Christians are crying out for mercy in Venezuela, imploring God to intervene to put their nation back on its feet amid the chaos and confusion following the declaration of a state of emergency by socialist leader President Nicolas Maduro, CBN News reports.
Critics are pinning the economic crisis on Maduro who is under pressure to approve a recall referendum that could most likely remove him from office.
Venezuelans have long been experiencing shortages of food and water and skyrocketing inflation, despite being the fifth-largest exporter of oil in the world.
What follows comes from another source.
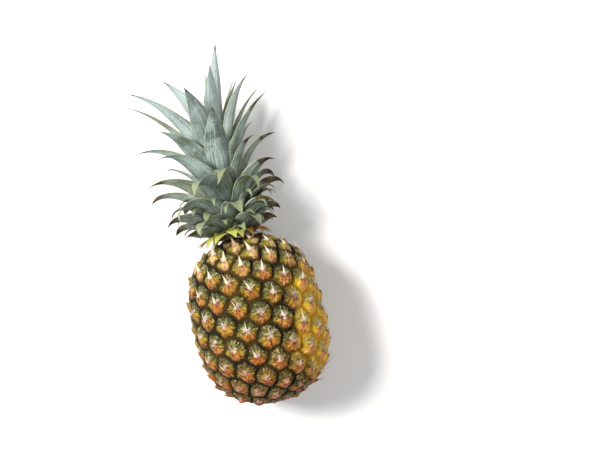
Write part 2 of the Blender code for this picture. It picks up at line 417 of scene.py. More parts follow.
def add_blade(bm, section, stations, place, tone):
    """Adds a closed blade: a prism with this section, drawn out to a point by place().

    place(along, side, face) gives the point of a corner. The map "blade" holds (side, along),
    each from 0 to 1. The map "tone" holds the two numbers given for the whole blade, and the
    second has INSIDE_TONE added on its inner face.
    """
    shape_map, tone_map = bm.loops.layers.uv["blade"], bm.loops.layers.uv["tone"]
    finished = set(bm.faces)
    made = bmesh.ops.create_cone(
        bm, cap_ends=True, segments=len(section), radius1=1.0, radius2=1.0, depth=stations
    )["verts"]
    long_edges = {edge for vertex in made for edge in vertex.link_edges if is_along(edge)}
    bmesh.ops.subdivide_edges(bm, edges=list(long_edges), cuts=stations - 1)
    faces = [face for face in bm.faces if face not in finished]
    vertices = {vertex for face in faces for vertex in face.verts}
    where = {}
    inner = {}
    for vertex in vertices:
        along = round(vertex.co.z + stations / 2) / stations
        corner = round(math.atan2(vertex.co.y, vertex.co.x) / math.tau * len(section))
        side, face = section[corner % len(section)]
        where[vertex] = (side / 2 + 0.5, along)
        inner[vertex] = face < 0
        vertex.co = place(1.0, 0.0, 0) if along == 1.0 else place(along, side, face)
    for face in faces:
        inside = INSIDE_TONE if any(inner[vertex] for vertex in face.verts) else 0.0
        for loop in face.loops:
            loop[shape_map].uv = where[loop.vert]
            loop[tone_map].uv = (tone[0], tone[1] + inside)


def is_along(edge):
    """Whether an edge of an upright prism runs along it."""
    start, end = edge.verts
    return abs(start.co.z - end.co.z) > 0.5


def blade_mesh():
    """An empty bmesh with the two maps of a blade."""
    bm = bmesh.new()
    bm.loops.layers.uv.new("blade")
    bm.loops.layers.uv.new("tone")
    return bm


def close_tips(bm):
    """Joins the corners that meet at each blade's tip."""
    bmesh.ops.remove_doubles(bm, verts=bm.verts[:], dist=1e-7)


# ---------------------------------------------------------------- the fruit's skin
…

But the situation has worsened in recent weeks with the government taking one desperate measure after another. To save electricity, the government shut down many of its offices for all but two half-days each week, The New York Times reports.
The courts and other government offices are closed most days. The government even converted its public defender's office into a food bank for government employees, according to NYT.
Electricity and water are being rationed, and huge areas of the country have spent months with little of either.
The health care system has also crumbled, with hospitals lacking basic medicine and equipment, according to CBN News.
Many Venezuelans are leaving the country in search of a better life in America. Many of those left behind could only turn to God for mercy.
Churches in the capital Caracas recently organised a prayer walk. Thousands came to the main streets of the city crying out to God to ease their misery.
Under the slogan "I pray for my country," dozens of Christians marched and prayed for unity of the church and for God to finally intervene to end their country's plight.
"We need to turn to God, cry out to the Lord and ask him to intervene," Pastor Jaime Perez said.
"We are motivated more than ever to pray for Venezuela, because the situation is very critical," Pastor Enrique Soto, with Maranatha Church, said. "Only prayer and the unity of the body of Christ will make the country better."
Venezuela's growing economic crisis is being fuelled by low prices for oil, the country's main export; a drought that has crippled the country's ability to generate hydroelectric power; and a long decline in manufacturing and agricultural production, according to NYT.
Venezuela's government says the problems are the result of an "economic war" being waged by elites who are hoarding supplies, as well as the American government's efforts to destabilise the country.
But most economists agree that Venezuela is suffering from years of economic mismanagement, including over-dependence on oil and price controls that led many businesses to stop making products.
Most Venezuelans appear resigned to the situation they are in. "It's in God's hands now," says Luis Ríos, a Caracas resident, echoing a common phrase heard in the country.